We lived in an old farmhouse. Like old old. When we moved in there was still an outhouse in the backyard. My parents had gotten a deal because it was such a fixer upper and needed to be completely rehabbed. But it enabled them to move their current five kids from the city to the suburbs where there were yards and gardens and safer places to play. I was one year old and don't remember much of the beginning years. But I do remember something that happened at about eight or nine years old. The floors of that place were rough rough unfinished old wood. I remember the slivers we would get and the weekly needle surgeries on tiny punctured feet. I remember how cold the house was and how tight the money with now seven kids on a truck driver's salary. We made it okay and we certainly weren't in poverty (though I bet we would now be considered so) but things like new floors or carpet were never even thought of as an option.

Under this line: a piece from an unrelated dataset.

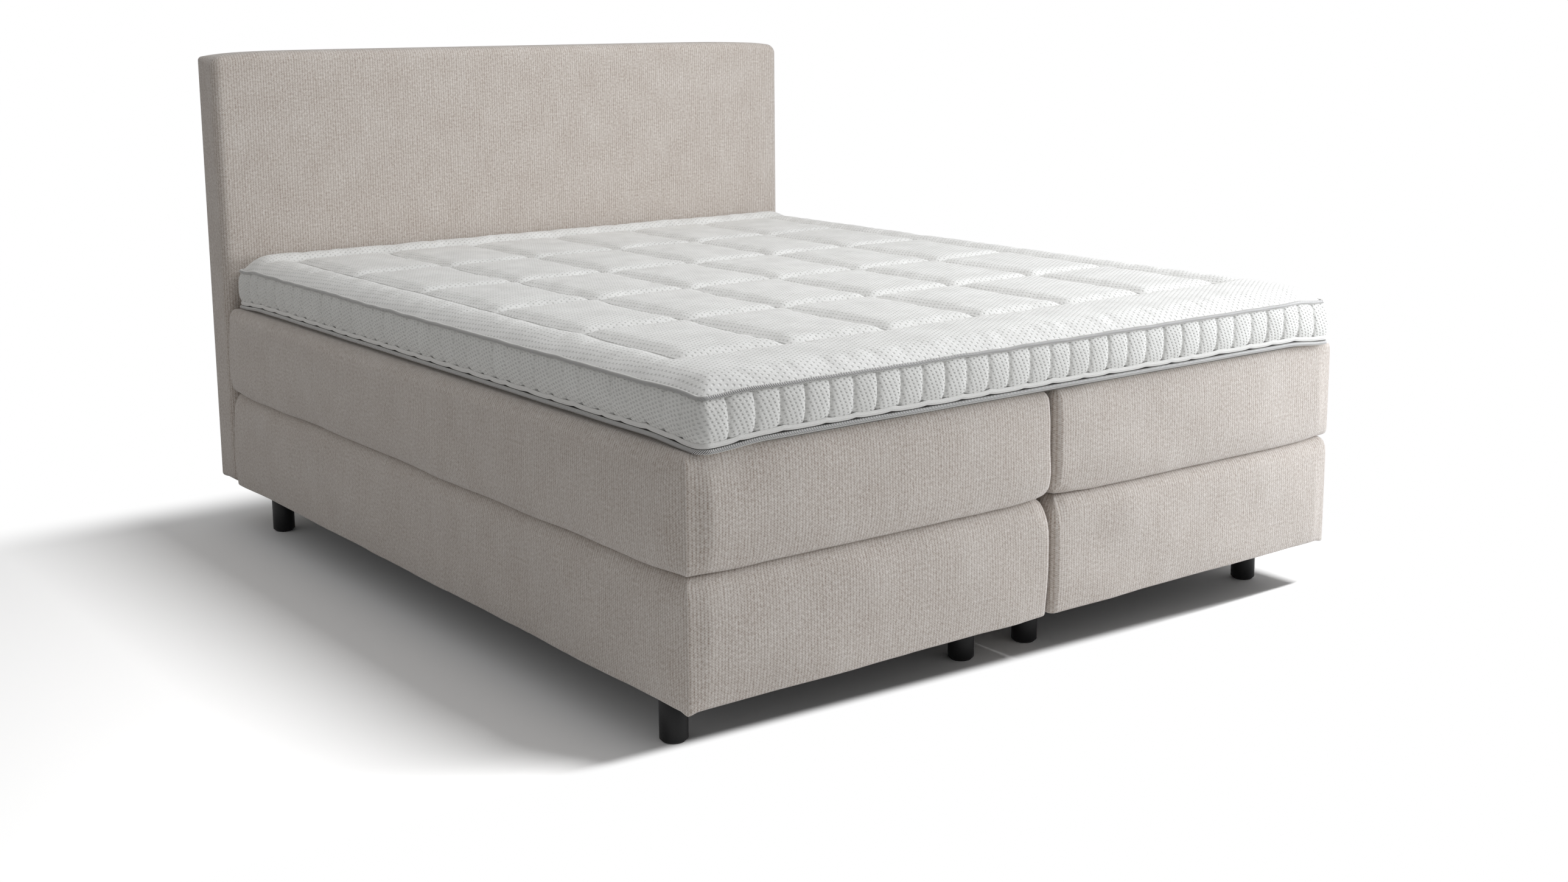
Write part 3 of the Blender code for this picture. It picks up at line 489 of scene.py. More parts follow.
def rolled_strip(outline, row_function, swell, close_top=True):
    """A grid rolled round an outline. row_function(column) gives the rows of that column."""
    rows = [row_function(column) for column in outline.columns]
    rows.append(rows[0])
    columns = outline.columns + [outline.columns[0]]
    high = len(rows[0])
    bm = bmesh.new()
    bmesh.ops.create_grid(bm, x_segments=outline.count, y_segments=high - 1, size=0.5)
    uv = bm.loops.layers.uv.new("cloth")
    places = {}
    middle_row = rows[len(rows) // 2]
    heights = [0.0]
    for a, b in zip(middle_row, middle_row[1:]):
        heights.append(heights[-1] + math.hypot(b[0] - a[0], b[1] - a[1]))
    for vertex in bm.verts:
        i = round((vertex.co.x + 0.5) * outline.count)
        j = round((vertex.co.y + 0.5) * (high - 1))
        column, (inset, z, out, up, share) = columns[i], rows[i][j]
        x, y = outline.place(column, inset)
        push = swell(column, inset, z, share, out)
        nx, ny = column["facing"]
        vertex.co = (x + nx * out * push, y + ny * out * push, z + up * push)
        places[vertex] = (i * outline.around / outline.count, heights[j])
    for face in bm.faces:
        for loop in face.loops:
            loop[uv].uv = places[loop.vert]
    ends = [v for v in bm.verts if places[v][0] in (0.0, outline.around)]
    bmesh.ops.remove_doubles(bm, verts=ends, dist=0.01 * mm)
    if close_top:
        rim = [v for v in bm.verts if places[v][1] == heights[-1]]
        rim.sort(key=lambda v: places[v][0])
        level = max(v.co.z for v in rim) - min(v.co.z for v in rim) < 0.1 * mm
        for corners in [rim] if level else short_triangles(rim):
            face = bm.faces.new(corners)
            face.smooth = True
            for loop in face.loops:
                loop[uv].uv = (loop.vert.co.x, loop.vert.co.y)
    bmesh.ops.recalc_face_normals(bm, faces=bm.faces)
    return bm


# %% [markdown]
# ## Bases and mattresses
# Both boxes are covered over foam on a firm body. The sewn corners at the outside of the
# foot end are crisp: the seam pulls the cloth in and the foam stands up again about 30 mm
# further on. The corners at the split have no seam and are soft. A base is stretched over
# a wooden frame and nearly flat, with a sloping band along its top edge. A mattress rolls
# over its lower edge and bellies out low down, because it carries its own filling.

# %% Swell of the boxes
def cloth_noise(seed, u, z, size):
    """A smooth noise between about -1 and 1 with bumps of that size, the same every run."""
    return noise.noise(Vector((u / size, z / size, seed)))


def box_swell(seed, amounts, sewn, low_belly, reach):
    """The push outwards at a point of the wall. amounts are the swell of each side."""
    def push(column, inset, z, share, out):
        u = column["u"]
        upright = 1 - abs(2 * share - 1) ** 3.0
        belly = low_belly * math.exp(-((share - 0.22) / 0.2) ** 2)
        # Further in, the corner gets tighter, and a groove deeper than its radius would turn
        # the cloth inside out.
        depth = min(seam_depth, 0.8 * max(sewn_radius - inset, 0.3 * mm))
        if column["arc"] and column["corner"] in sewn:
            return -depth * abs(out)
        # Round a corner without a seam, one side's swell goes over into the other's.
        across, crown, groove, amount = 1.0, 0.0, 0.0, amounts[column["side"]]
        if column["arc"]:
            following = Outline.sides[column["corner"] + 1]
            amount += (amounts[following] - amount) * eased(column["along"])
        else:
            before, after = column["before"], column["after"]
            crown = 0.3 * math.sin(math.pi * before / (before + after)) * upright
            start, end = corner_pairs[column["side"]]
            for corner, distance in ((start, before), (end, after)):
                if corner in sewn:
                    # The seam of a sewn corner lies in a narrow groove.
                    across *= eased(distance / reach)
                    groove += depth * math.exp(-(distance / (3.5 * mm)) ** 2)
        full = amount * (across * (upright + belly) + crown)
        # Long soft folds run aslant, and small ones where the filling is uneven.
        folds = (5.0 * cloth_noise(seed + 3, u + 0.7 * z, 1.5 * z, 0.22)
                 + 1.5 * cloth_noise(seed, u - 0.5 * z, z, 0.09)
                 + 0.4 * cloth_noise(seed + 7, u, z, 0.03))
        return abs(out) * (full + folds * across * min(amount / (5 * mm), 1.0) * mm - groove)
    return push


corner_pairs = {"left": (0, 1), "foot": (1, 2), "right": (2, 3), "head": (9, 9)}


def corner_closeness(column, reach):
    """1 at a corner of the outline, falling to 0 that far along the side."""
    return 1.0 if column["arc"] else 1 - eased(min(column["before"], column["after"]) / reach)


def nearest_corner(column):
    """The number of the corner that a column belongs to."""
    if column["arc"]:
        return column["corner"]
    start, end = {"head": (3, 0)}.get(column["side"], corner_pairs[column["side"]])
    return start if column["before"] < column["after"] else end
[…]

But then someone somewhere anonymously gifted our family with a certificate to cover brand new carpeting for our downstairs. Anonymously. Hundreds of dollars worth of carpet. For some reason it was installed late at night which is really weird now that I type that out but it certainly added to the mysteriousness of the whole situation. My mom had picked out a variegated brown sculpted number (eighties) and as the crew unrolled and measured and stapled, the distinct strong smell of new carpet filled the house. And the first thing we did when the crew left late in the night was to roll and tackle and do carpet angels and marvel at how luxurious (and mysterious!) it was. It's amazing how a smell can bring you right back.
I'm not sure what my point is in writing this all out except that I'm grateful for that anonymous person who wanted to do something kind for a struggling family with seven kids in an old cold sliver-filled farmhouse. We never did find out who it was but their act of kindness and generosity left an impression on that young girl's heart. She learned a little bit about what it means to love, to be kind, and to give without expecting anything in return. The warmer and less wounded feet were a gift but even more so was the lesson in generosity and in true "do not let your left hand know what your right is doing" charity.
Today I said a prayer for that person. Whoever they are, wherever they are, I hope they felt it. Their generous selfless gift that they probably don't even remember lives on some thirty years later in the heart of a little girl who experienced their kindness. As I inhaled that new carpet smell again, I remembered the joy of such a gift and the beautiful lesson in love we received that night. I remembered that beautiful generous people in the world have always been around and that the purest gifts of all are the ones without any strings attached. I hope and pray I can live the same way.